_TO BE DONE:_ Only the lines from the one containing "doc.recompute()" down to the one containing "its imported frame.", inclusive, are to be quoted exactly.

------------------------------------------------------------------------

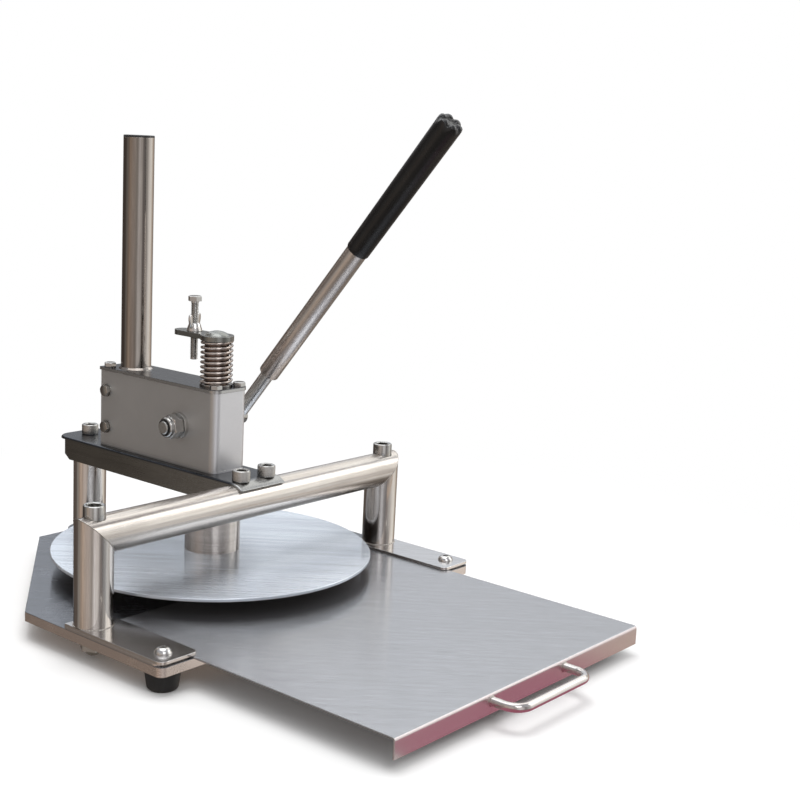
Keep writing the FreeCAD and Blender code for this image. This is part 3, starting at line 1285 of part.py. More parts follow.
def handle_shape():
    """Round bar: two legs, two bends and a grip between them; local origin at the flange's face."""
    half = size("handle_half_width")
    bar = size("handle_bar_radius")
    bend = size("handle_bend")
    reach = size("handle_reach") - bar
    slip = bend * (1 - math.sqrt(0.5))
    left_mid = VECTOR(slip - half, slip - reach, 0)
    right_mid = VECTOR(half - slip, slip - reach, 0)
    edges = [
        Part.LineSegment(VECTOR(-half, 0, 0), VECTOR(-half, bend - reach, 0)).toShape(),
        Part.Arc(VECTOR(-half, bend - reach, 0), left_mid, VECTOR(bend - half, -reach, 0)).toShape(),
        Part.LineSegment(VECTOR(bend - half, -reach, 0), VECTOR(half - bend, -reach, 0)).toShape(),
        Part.Arc(VECTOR(half - bend, -reach, 0), right_mid, VECTOR(half, bend - reach, 0)).toShape(),
        Part.LineSegment(VECTOR(half, bend - reach, 0), VECTOR(half, 0, 0)).toShape(),
    ]
    section = Part.Wire(Part.Circle(VECTOR(-half, 0, 0), VECTOR(0, 1, 0), bar).toShape())
    return Part.Wire(edges).makePipeShell([section], True, False)


handle = doc.addObject("Part::Feature", "tray_handle")
handle.Label = "tray_handle"
handle.Shape = handle_shape()
bind(handle, "Placement.Base.y", "press_axis_y - %s" % TRAY_FRONT)
bind(handle, "Placement.Base.z", "%s + tray_sheet - handle_drop" % BASE_TOP)
node(handle)


def spring_spots():
    """Centre line of the wire as points with headings, a quarter turn apart: flat ends, even pitch between."""
    wire = size("spring_wire")
    radius = size("spring_radius") - wire / 2
    turns = size("spring_turns")
    low = wire / 2 - size("spring_flat")
    rise = size("spring_length") - 2 * low
    quarters = int(round(turns * 4))
    climb = rise / (quarters - 2)
    spots = []
    for step in range(quarters + 1):
        angle = math.pi / 2 * step
        height = low + climb * min(max(step - 1, 0), quarters - 2)
        inside = 1 < step < quarters - 1
        slope = climb / (math.pi / 2) if inside else 0.0
        if step in (1, quarters - 1):
            slope = climb / math.pi
        heading = VECTOR(-radius * math.sin(angle), radius * math.cos(angle), slope)
        heading.normalize()
        spots.append((VECTOR(radius * math.cos(angle), radius * math.sin(angle), height), heading))
    return spots


def biarc(begin, out, end, into):
    """Two arcs that leave begin along out and reach end along into."""
    span = end - begin
    total = out + into
    factor = 2 * (1 - out.dot(into))
    across = span.dot(total)
    if factor < 1e-9:
        reach = span.dot(span) / (2 * across)
    else:
        reach = (-across + math.sqrt(across * across + factor * span.dot(span))) / factor
    first = begin + out * reach
    second = end - into * reach
    middle = (first + second) * 0.5
    return [arc_to(begin, out, middle), arc_to(end, into * -1, middle)], middle


def arc_to(begin, out, end):
    """Edge of the arc that leaves begin along out and passes end."""
    chord = end - begin
    along = out * chord.dot(out)
    side = chord - along
    length = chord.Length
    if side.Length < 1e-7:
        return Part.LineSegment(begin, end).toShape()
    side.normalize()
    radius = length * length / (2 * chord.dot(side))
    centre = begin + side * radius
    halfway = (begin + end) * 0.5 - centre
    halfway.normalize()
    return Part.Arc(begin, centre + halfway * radius, end).toShape()


def spring_shape():
    """One wire wound on even turns, its ends straight for one wire diameter and ground flat."""
    wire = size("spring_wire")
    spots = spring_spots()
    edges = []
    start, heading = spots[0]
    tail = start - heading * wire
    edges.append(Part.LineSegment(tail, start).toShape())
    for (begin, out), (end, into) in zip(spots, spots[1:]):
        pair, middle = biarc(begin, out, end, into)
        edges.append(pair[0])
        edges.append(pair[1])
    finish, leaving = spots[-1]
    edges.append(Part.LineSegment(finish, finish + leaving * wire).toShape())
    path = Part.Wire(Part.__sortEdges__(edges))
    section = Part.Wire(Part.Circle(tail, heading, wire / 2).toShape())
    shell = Part.BRepOffsetAPI.MakePipeShell(path)
    shell.add(section)
    shell.build()
    shell.makeSolid()
    wound = shell.shape()
    room = 2 * size("spring_radius")
    keep = Part.makeBox(2 * room, 2 * room, size("spring_length"), VECTOR(-room, -room, 0))
    return wound.common(keep)


def least_gap():
    """Smallest distance between neighbouring turns of the wire, measured on points of its centre line."""
    wire = size("spring_wire")
    spots = spring_spots()
    start, heading = spots[0]
    finish, leaving = spots[-1]
    line = [start - heading * (wire * step / 4) for step in range(4, 0, -1)]
    for (begin, out), (end, into) in zip(spots, spots[1:]):
        pair, middle = biarc(begin, out, end, into)
        line.extend(pair[0].discretize(9))
        line.extend(reversed(pair[1].discretize(9)))
    line.extend([finish + leaving * (wire * step / 4) for step in range(1, 5)])
    apart = 9 * 5
    least = 1e9
    for first in range(0, len(line), 2):
        for second in range(first + apart, len(line), 2):
            least = min(least, (line[first] - line[second]).Length)
    return least - wire


spring = doc.addObject("Part::Feature", "spring")
spring.Label = "spring"
spring.Shape = spring_shape()
bind(spring, "Placement.Base.y", "press_axis_y")
bind(spring, "Placement.Base.z", SEAT_TOP)
node(spring)
print("least gap between the spring's turns: %.2f mm" % least_gap())

doc.recompute()
for thing in doc.Objects:
    if "Invalid" in thing.State or "Error" in thing.State:
        raise ValueError("%s failed: %s" % (thing.Label, thing.State))
for thing in NODES:
    if thing.Shape.isNull() or not thing.Shape.isValid() or not thing.Shape.Solids:
        raise ValueError("%s has no valid solid" % thing.Label)
os.makedirs("parts", exist_ok=True)
for thing in NODES:
    thing.Shape.exportStep("parts/%s.step" % thing.Label)
print("%d sub-parts written" % len(NODES))
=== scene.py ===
"""Manual dough press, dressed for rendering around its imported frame.

Lengths are in millimetres unless a field says metres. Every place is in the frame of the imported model, whose
Z axis points up and whose front is at -Y. Meshes are made in place, so each object stays at the origin.
"""

import logging
import math
from dataclasses import dataclass
from enum import Enum
from typing import Callable, Sequence

import bmesh
import bpy
from mathutils import Matrix, Vector


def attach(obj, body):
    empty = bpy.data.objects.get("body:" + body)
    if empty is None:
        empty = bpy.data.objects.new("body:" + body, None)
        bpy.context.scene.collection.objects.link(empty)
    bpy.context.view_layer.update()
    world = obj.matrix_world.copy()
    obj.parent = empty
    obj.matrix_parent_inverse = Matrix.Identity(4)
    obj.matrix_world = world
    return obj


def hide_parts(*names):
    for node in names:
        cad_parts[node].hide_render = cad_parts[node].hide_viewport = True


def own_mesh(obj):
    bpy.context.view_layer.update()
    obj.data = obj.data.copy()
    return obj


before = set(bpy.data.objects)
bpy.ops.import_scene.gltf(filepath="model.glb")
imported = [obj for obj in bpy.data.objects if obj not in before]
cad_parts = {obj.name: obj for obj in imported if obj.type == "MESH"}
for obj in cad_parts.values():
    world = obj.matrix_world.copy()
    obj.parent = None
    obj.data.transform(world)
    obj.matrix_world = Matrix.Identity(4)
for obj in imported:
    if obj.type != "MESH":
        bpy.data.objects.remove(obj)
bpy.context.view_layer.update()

LOG = logging.getLogger("dough_press")
MM = 0.001
FULL_TURN = 2.0 * math.pi
SIDES = (-1, 1)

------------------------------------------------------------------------

_PROBLEM SOLUTION:_
doc.recompute()
for thing in doc.Objects:
    if "Invalid" in thing.State or "Error" in thing.State:
        raise ValueError("%s failed: %s" % (thing.Label, thing.State))
for thing in NODES:
    if thing.Shape.isNull() or not thing.Shape.isValid() or not thing.Shape.Solids:
        raise ValueError("%s has no valid solid" % thing.Label)
os.makedirs("parts", exist_ok=True)
for thing in NODES:
    thing.Shape.exportStep("parts/%s.step" % thing.Label)
print("%d sub-parts written" % len(NODES))
=== scene.py ===
"""Manual dough press, dressed for rendering around its imported frame.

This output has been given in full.